YOUR TASK:
Filter the data below for the string "with" and copy each matching line.

##### MATERIAL PROVIDED

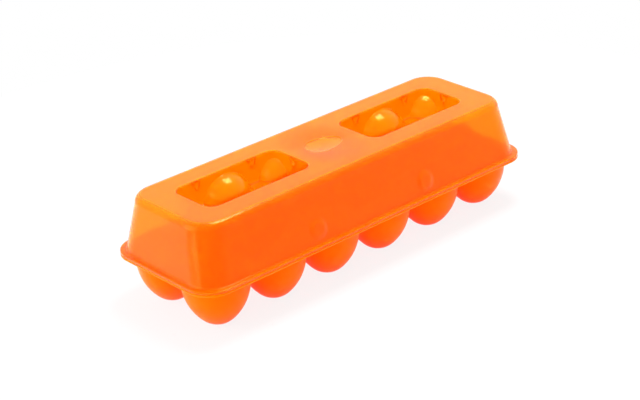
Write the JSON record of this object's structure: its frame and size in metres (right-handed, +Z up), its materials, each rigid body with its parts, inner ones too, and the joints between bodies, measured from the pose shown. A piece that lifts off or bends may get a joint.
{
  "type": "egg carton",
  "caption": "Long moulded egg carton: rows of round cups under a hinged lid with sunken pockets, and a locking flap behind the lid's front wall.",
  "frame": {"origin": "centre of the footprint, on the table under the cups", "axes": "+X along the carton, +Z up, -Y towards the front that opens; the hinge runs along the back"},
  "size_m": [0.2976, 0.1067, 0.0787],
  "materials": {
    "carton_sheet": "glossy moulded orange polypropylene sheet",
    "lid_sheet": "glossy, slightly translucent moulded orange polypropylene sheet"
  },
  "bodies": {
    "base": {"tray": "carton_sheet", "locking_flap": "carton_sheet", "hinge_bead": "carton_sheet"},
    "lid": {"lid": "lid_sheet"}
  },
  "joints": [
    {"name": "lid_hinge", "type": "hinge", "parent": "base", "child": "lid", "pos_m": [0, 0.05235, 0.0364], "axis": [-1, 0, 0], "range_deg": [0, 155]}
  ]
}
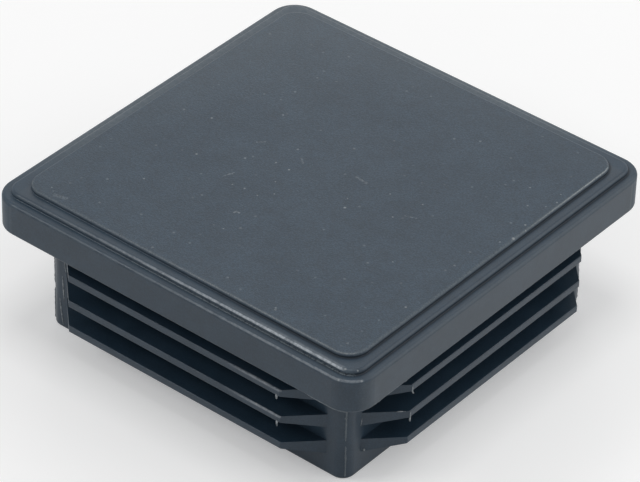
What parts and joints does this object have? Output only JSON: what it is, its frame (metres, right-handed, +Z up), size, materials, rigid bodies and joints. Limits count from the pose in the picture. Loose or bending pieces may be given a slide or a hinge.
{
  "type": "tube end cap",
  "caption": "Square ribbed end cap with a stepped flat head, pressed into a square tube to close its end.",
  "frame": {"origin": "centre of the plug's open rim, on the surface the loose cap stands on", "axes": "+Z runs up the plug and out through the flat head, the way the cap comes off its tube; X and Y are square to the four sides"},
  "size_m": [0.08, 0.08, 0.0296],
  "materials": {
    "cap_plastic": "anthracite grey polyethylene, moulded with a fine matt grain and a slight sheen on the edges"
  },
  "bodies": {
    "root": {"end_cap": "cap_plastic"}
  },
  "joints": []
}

##########
##### MATERIAL PROVIDED

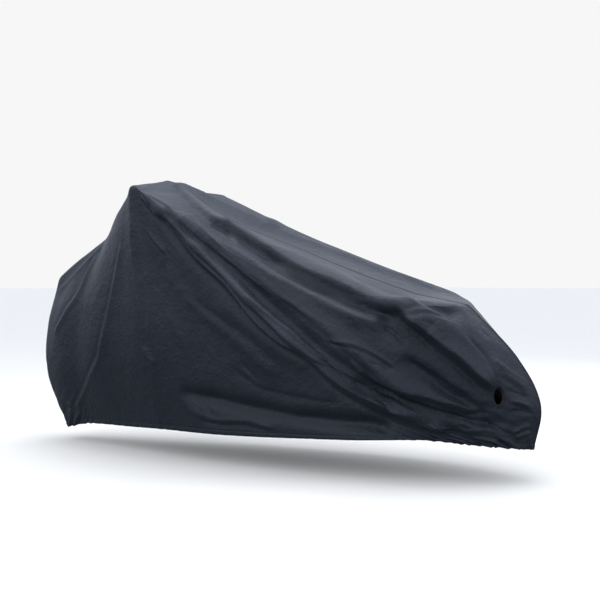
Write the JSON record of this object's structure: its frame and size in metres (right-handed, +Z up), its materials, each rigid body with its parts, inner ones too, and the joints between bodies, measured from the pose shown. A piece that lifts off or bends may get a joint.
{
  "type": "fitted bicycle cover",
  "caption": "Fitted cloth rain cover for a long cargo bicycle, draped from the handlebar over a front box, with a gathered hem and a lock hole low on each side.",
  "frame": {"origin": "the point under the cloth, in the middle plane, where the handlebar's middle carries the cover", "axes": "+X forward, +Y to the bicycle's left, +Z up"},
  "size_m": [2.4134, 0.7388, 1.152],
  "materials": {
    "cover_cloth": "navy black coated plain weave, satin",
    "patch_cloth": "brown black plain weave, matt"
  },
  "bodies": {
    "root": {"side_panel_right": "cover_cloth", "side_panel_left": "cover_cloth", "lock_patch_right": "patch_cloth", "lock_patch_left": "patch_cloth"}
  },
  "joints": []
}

##########

TASK ANSWER:
Write the JSON record of this object's structure: its frame and size in metres (right-handed, +Z up), its materials, each rigid body with its parts, inner ones too, and the joints between bodies, measured from the pose shown. A piece that lifts off or bends may get a joint.
  "caption": "Long moulded egg carton: rows of round cups under a hinged lid with sunken pockets, and a locking flap behind the lid's front wall.",
  "caption": "Square ribbed end cap with a stepped flat head, pressed into a square tube to close its end.",
    "cap_plastic": "anthracite grey polyethylene, moulded with a fine matt grain and a slight sheen on the edges"
Write the JSON record of this object's structure: its frame and size in metres (right-handed, +Z up), its materials, each rigid body with its parts, inner ones too, and the joints between bodies, measured from the pose shown. A piece that lifts off or bends may get a joint.
  "caption": "Fitted cloth rain cover for a long cargo bicycle, draped from the handlebar over a front box, with a gathered hem and a lock hole low on each side.",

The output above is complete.